STAVE: I believe the message can get lost in the method, for sure. There are a lot of people who — on both sides of the abortion debate — were very angry at the group that protested in front of the middle school … . I've lived here for 12 years. You send out fliers that compare me to a Nazi, there's not a single one of those people in the 28 houses [here] are going to say "What, he's a Nazi?" They're going to get angry that someone had the audacity to come into their neighborhood and try to defame one of their neighbors. That's what they get out of that. Not what he's doing. It doesn't matter whether you're for or against, the message is, someone came into our neighborhood and tried to harm one of us.

PATCH: How would you respond to someone who thinks calling the homes of those who have opposing views crosses the line?

STAVE: I can't fully disagree with it. Here's the main difference: It is true that we will respond in-kind. If what we're doing is calling people homes and trying to convey the message, we're doing in such a condescending, sarcastic way as to really convey to them that it's not so much what we're saying, but how we're saying it.

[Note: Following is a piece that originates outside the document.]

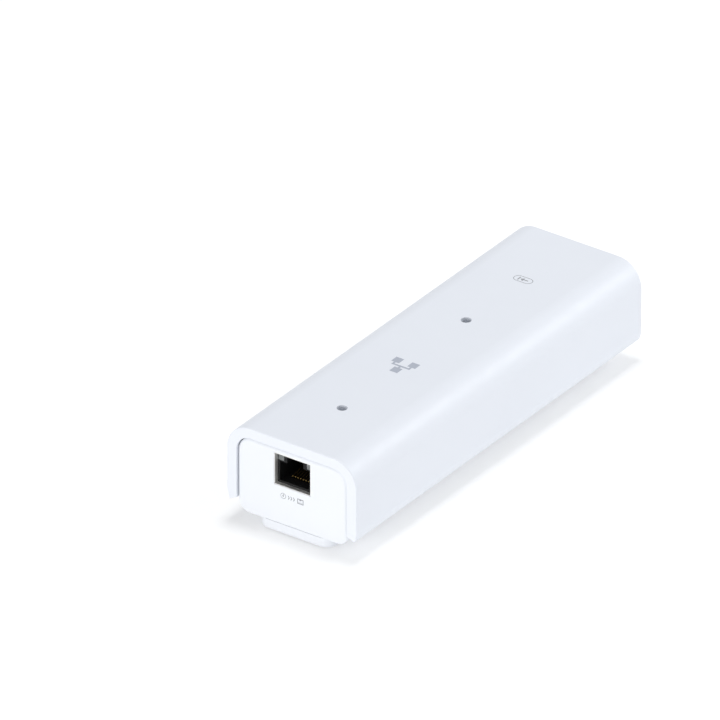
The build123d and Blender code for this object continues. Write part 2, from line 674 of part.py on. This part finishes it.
# Power transistors on their heat sink
SINK_X = 12.2
SINK_THICKNESS = 1.6
SINK_HALF = 13.0
SINK_Y = -3.5
SINK_TOP = BOARD + 14.2
TRANSISTOR_PLACES = (-10.0, 3.0)
TRANSISTOR_Z = BOARD + 8.8
TRANSISTOR_LOW = TRANSISTOR_Z - 6.0
TRANSISTOR_THICKNESS = 4.2
SINK_FINS = 6
SINK_FIN_REACH = 6.2
SINK_FIN_THICKNESS = 0.8


def heat_sink():
    plate = block(SINK_X, SINK_X + SINK_THICKNESS, SINK_Y - SINK_HALF, SINK_Y + SINK_HALF, BOARD + 0.4,
                  SINK_TOP)
    for i in range(SINK_FINS):
        z = BOARD + 1.0 + i * (SINK_TOP - BOARD - 2.0) / (SINK_FINS - 1)
        plate += block(SINK_X + SINK_THICKNESS - 0.2, SINK_X + SINK_FIN_REACH, SINK_Y - SINK_HALF,
                       SINK_Y + SINK_HALF, z - SINK_FIN_THICKNESS / 2, z + SINK_FIN_THICKNESS / 2)
    for y in TRANSISTOR_PLACES:
        plate -= Pos(SINK_X, y, TRANSISTOR_Z) * Rot(0, 90, 0) * Cylinder(1.5, 2 * SINK_THICKNESS + 0.2)
    return plate


def power_transistors():
    bodies = []
    for y in TRANSISTOR_PLACES:
        body = block(SINK_X - TRANSISTOR_THICKNESS, SINK_X, y - 5, y + 5, TRANSISTOR_LOW, TRANSISTOR_Z + 3.6)
        body = chamfer(body.edges().group_by(Axis.X)[0], 0.4)
        bodies.append(body - Pos(SINK_X, y, TRANSISTOR_Z) * Rot(0, 90, 0) * Cylinder(1.7, 20))
    return bodies


def transistor_lead_places():
    return [(SINK_X - 2, y + i * 2.54) for y in TRANSISTOR_PLACES for i in (-1, 0, 1)]


def transistor_leads():
    return [brick(x, y, 0.6, 0.8, PIN_END, TRANSISTOR_LOW) for x, y in transistor_lead_places()]


def sink_screws():
    screws = []
    for y in TRANSISTOR_PLACES:
        shank = Pos(SINK_X - 1.6, y, TRANSISTOR_Z) * Rot(0, 90, 0) * Cylinder(1.4, 5.6)
        head = Pos(SINK_X - 5.1, y, TRANSISTOR_Z) * Rot(0, 90, 0) * Cylinder(2.7, 1.7)
        screws.append(shank + fillet(head.edges().group_by(Axis.X)[0], 0.6))
    return screws


MODEM_X = -10.2
MODEM_Y = -25.5
MODEM_TOP = BOARD + 0.95
MODEM_PAD_TOP = MODEM_TOP + 0.5
MODEM_SINK_WIDTH = 10.0
MODEM_SINK_PLATE = 1.4
MODEM_SINK_HEIGHT = 6.5
MODEM_FINS = 5
MODEM_FIN_THICKNESS = 0.9


def modem_chip():
    return chip(MODEM_X, MODEM_Y, width=9.0, length=9.0, height=0.9, standoff=0.05)


def thermal_pad():
    return brick(MODEM_X, MODEM_Y, 8.0, 8.0, MODEM_TOP, MODEM_PAD_TOP)


def modem_sink():
    low = MODEM_PAD_TOP
    sink = brick(MODEM_X, MODEM_Y, MODEM_SINK_WIDTH, MODEM_SINK_WIDTH, low, low + MODEM_SINK_PLATE)
    spacing = (MODEM_SINK_WIDTH - MODEM_FIN_THICKNESS - 0.3) / (MODEM_FINS - 1)
    for i in range(MODEM_FINS):
        x = MODEM_X + (i - (MODEM_FINS - 1) / 2) * spacing
        sink += brick(x, MODEM_Y, MODEM_FIN_THICKNESS, MODEM_SINK_WIDTH, low + MODEM_SINK_PLATE - 0.2,
                      low + MODEM_SINK_HEIGHT)
    return sink


CONTROLLER_X = 0.4
CONTROLLER_Y = -24.0
CONTROLLER_LENGTH = 4.4


def poe_controller():
    return chip(CONTROLLER_X, CONTROLLER_Y, 6.4, CONTROLLER_LENGTH, height=1.1, standoff=0.15)


def controller_leads():
    half = CONTROLLER_LENGTH / 2
    rows = [lead_row(CONTROLLER_X, CONTROLLER_Y + side * half, count=8, pitch=0.8, reach=1.0, height=0.7,
                     direction=side) for side in (-1, 1)]
    return rows[0] + rows[1]


def optocoupler():
    return chip(5.4, 12.2, width=4.6, length=6.4, height=3.2, standoff=0.1)


def crystal():
    can = brick(-13.8, -39.0, width=4.4, length=10.8, low=BOARD + 0.1, high=BOARD + 3.4)
    can = fillet(can.edges().filter_by(Axis.Z), 2.1)
    return fillet(can.edges().group_by(Axis.Z)[-1], 0.5)


def chip_group(places, width, length, height):
    """Small two-ended chip parts, all alike."""
    return [brick(x, y, width, length, BOARD, BOARD + height) for x, y in places]


def chip_resistors():
    places = [(12.0 + 2.2 * i, -41.0 + 3.0 * j) for i in range(3) for j in range(3)]
    places += [(-16.2, -16.0 - 2.4 * i) for i in range(2)]
    return chip_group(places, 0.85, 1.6, 0.5)


def chip_capacitors():
    places = [(-3.2 + 2.1 * i, -29.8) for i in range(4)]
    places += [(-6.0 + 2.4 * i, 48.5) for i in range(2)]
    places += [(-3.0 + 2.4 * i, 11.4) for i in range(2)]
    return chip_group(places, 1.25, 2.0, 1.2)


def write(name, shape):
    """Writes one node, from one solid or a list of separate solids."""
    solids = shape if isinstance(shape, list) else [shape]
    export_step(Compound(children=[s for part in solids for s in part.solids()]), f"parts/{name}.step")


SOCKET_PIECES = {
    "shield": jack_shield,
    "insulator": jack_insulator,
    "contacts": jack_contacts,
    "tails": jack_tails,
    "light_pipes": jack_light_pipes,
    "lamps": jack_lamps,
}

PIECES = {
    "top_shell": top_shell,
    "base_tray": base_tray,
    "wall_bracket": wall_bracket,
    "rubber_pads": rubber_pads,
    "case_screws": case_screws,
    "board_screws": board_screws,
    "insulating_sheet": insulating_sheet,
    "main_board": main_board,
    "transformer_core": transformer_core,
    "transformer_former": transformer_former,
    "transformer_winding": transformer_winding,
    "transformer_tape": transformer_tape,
    "choke_core": choke_core,
    "choke_windings": choke_windings,
    "choke_base": choke_base,
    "capacitor_cans": capacitor_cans,
    "capacitor_seals": capacitor_seals,
    "power_inductor": power_inductor,
    "bridge_rectifiers": bridge_rectifiers,
    "surge_diodes": surge_diodes,
    "fuse_tube": fuse_tube,
    "fuse_caps": fuse_caps,
    "isolation_capacitor": isolation_capacitor,
    "heat_sink": heat_sink,
    "power_transistors": power_transistors,
    "transistor_leads": transistor_leads,
    "sink_screws": sink_screws,
    "modem_chip": modem_chip,
    "thermal_pad": thermal_pad,
    "modem_sink": modem_sink,
    "poe_controller": poe_controller,
    "controller_leads": controller_leads,
    "optocoupler": optocoupler,
    "crystal": crystal,
    "chip_resistors": chip_resistors,
    "chip_capacitors": chip_capacitors,
}

os.makedirs("parts", exist_ok=True)
for name, make in PIECES.items():
    write(name, make())
for name, make in SOCKET_PIECES.items():
    pieces = make()
    solids = pieces if isinstance(pieces, list) else [pieces]
    write("front_jack_" + name, solids)
    write("rear_jack_" + name, [rear(piece) for piece in solids])
for name, make in {"magnetics": magnetics, "magnetics_leads": magnetics_leads}.items():
    pieces = make()
    solids = pieces if isinstance(pieces, list) else [pieces]
    write("front_" + name, solids)
    write("rear_" + name, [rear(piece) for piece in solids])
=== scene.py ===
import bmesh
import bpy
import math
from mathutils import Matrix, Vector


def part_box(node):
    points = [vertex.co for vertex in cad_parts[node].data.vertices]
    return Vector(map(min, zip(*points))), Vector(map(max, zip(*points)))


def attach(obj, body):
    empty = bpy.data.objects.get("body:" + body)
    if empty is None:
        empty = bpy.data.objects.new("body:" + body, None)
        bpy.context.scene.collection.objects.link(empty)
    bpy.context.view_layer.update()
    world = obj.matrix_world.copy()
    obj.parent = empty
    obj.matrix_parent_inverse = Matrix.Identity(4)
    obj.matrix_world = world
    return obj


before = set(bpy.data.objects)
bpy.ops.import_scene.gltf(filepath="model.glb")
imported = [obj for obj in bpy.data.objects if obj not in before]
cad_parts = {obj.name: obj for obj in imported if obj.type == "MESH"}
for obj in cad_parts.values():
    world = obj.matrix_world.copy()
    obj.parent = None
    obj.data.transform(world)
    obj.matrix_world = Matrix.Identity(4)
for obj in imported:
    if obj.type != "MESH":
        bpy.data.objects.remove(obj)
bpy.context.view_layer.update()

MM = 0.001

# ---------------------------------------------------------------- places, read from the frame

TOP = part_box("top_shell")[1].z
FRONT_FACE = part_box("base_tray")[0].y

# Printed marks on the top, as places along the unit, and the line of print under the socket
BADGE_Y = 48.5 * MM
MARK_Y = -18.9 * MM
LEGEND_Z = TOP - 20.35 * MM
PRINT_THICKNESS = 0.012 * MM


# ---------------------------------------------------------------- materials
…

We make it very clear that we don't want people arguing or leaving messages or calling in the middle of the night or being loud. We have talking points that are really general: "We thank you for your prayers, we've heard what you've had to say." We ask very leading and very condescending questions. "Is it OK if we hit a woman if she operates an abortion clinic?" That sort of thing. Obviously the answer is "no." But the fact that we're asking it — it sends the message that we know who you are and what you're doing.

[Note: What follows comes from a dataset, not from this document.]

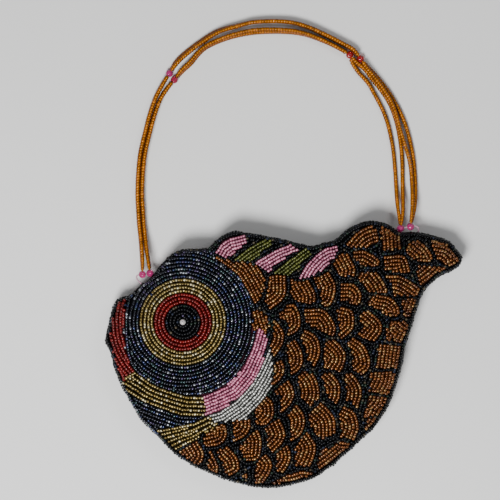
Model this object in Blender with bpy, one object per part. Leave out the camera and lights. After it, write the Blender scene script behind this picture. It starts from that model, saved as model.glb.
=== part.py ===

The answer is, I can't fully disagree with what they're doing. The main difference between what we do and what they do is we respond. We don't go serendipitously go pick on people.

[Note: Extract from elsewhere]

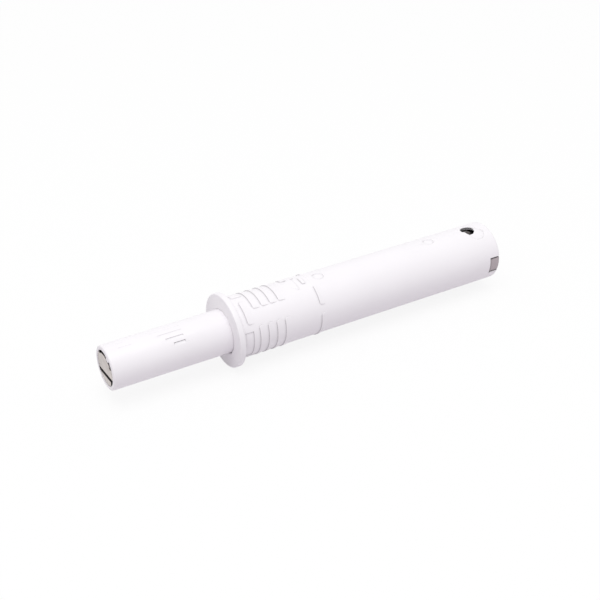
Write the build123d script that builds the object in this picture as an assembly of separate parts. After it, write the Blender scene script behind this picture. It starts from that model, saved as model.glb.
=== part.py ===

PATCH: Do you consider yourself to be an activist?

STAVE: No.

PATCH: Really? Given all the energy you put into this.

STAVE: Activist? Is that the same as re-activist? What I'm doing here is helping people who have been attacked. I consider an activist someone who goes out and tries to change the world, or make a statement, or prevent people from doing things. We're standing up to fight for people who have been targeted by these people. I'm no more of an activist than say, I don't know, law enforcement or a lawyer filing a civil suit.

PATCH: Do you feel safe? Are you concerned for the safety of your family?

STAVE: I'm not at all concerned for the safety of my family. The people who publish these fliers and do these sorts of things, I think they are very passionate. They don't think far enough in advance about the possible outcomes. I don't think they're violent people. If they wanted to hurt me, they would have hurt me a long time ago.

PATCH: That doesn't make you afraid, to say that?

STAVE: I don't think they're going to hurt me. What good would it do to hurt me? The building will still stand. The doctor will still be there. The fact that I'm gone means nothing. It would not advance their cause. I'm not thumbing my nose at them. They know as well as I do it achieves nothing to come after my family.

PATCH: Considering your own upbringing [Stave's father was an abortion practitioner whose College Park, Md., office was fire-bombed in the 1980s; his father continued to work at the present site of the Germantown clinic up until his death], did you ever think abortion protesters would target your family?

STAVE: I didn't consider it until earlier this year. I really have nothing to do with that clinic except collecting rent. I'm not a practitioner. I collect money. That's it.

PATCH: With regard to activism, I just want to make sure I am clear: You do not consider yourself to be an activist. Not even in the sense of wanting to change the way people express their views on an issue — like abortion?

STAVE: No. I consider an activist as someone who wants to go out and attempt to change something, create a movement or affect policy or social attitudes. I don't think that. … One of the things I've come to learn since Voice of Choice started is that there is room for compromise in this debate. But it will never happen as long as the hate and the rhetoric continue to escalate. Until people stop with all the violence, we're not going to be able to sit around the table and come up with a solution or compromise to the issue.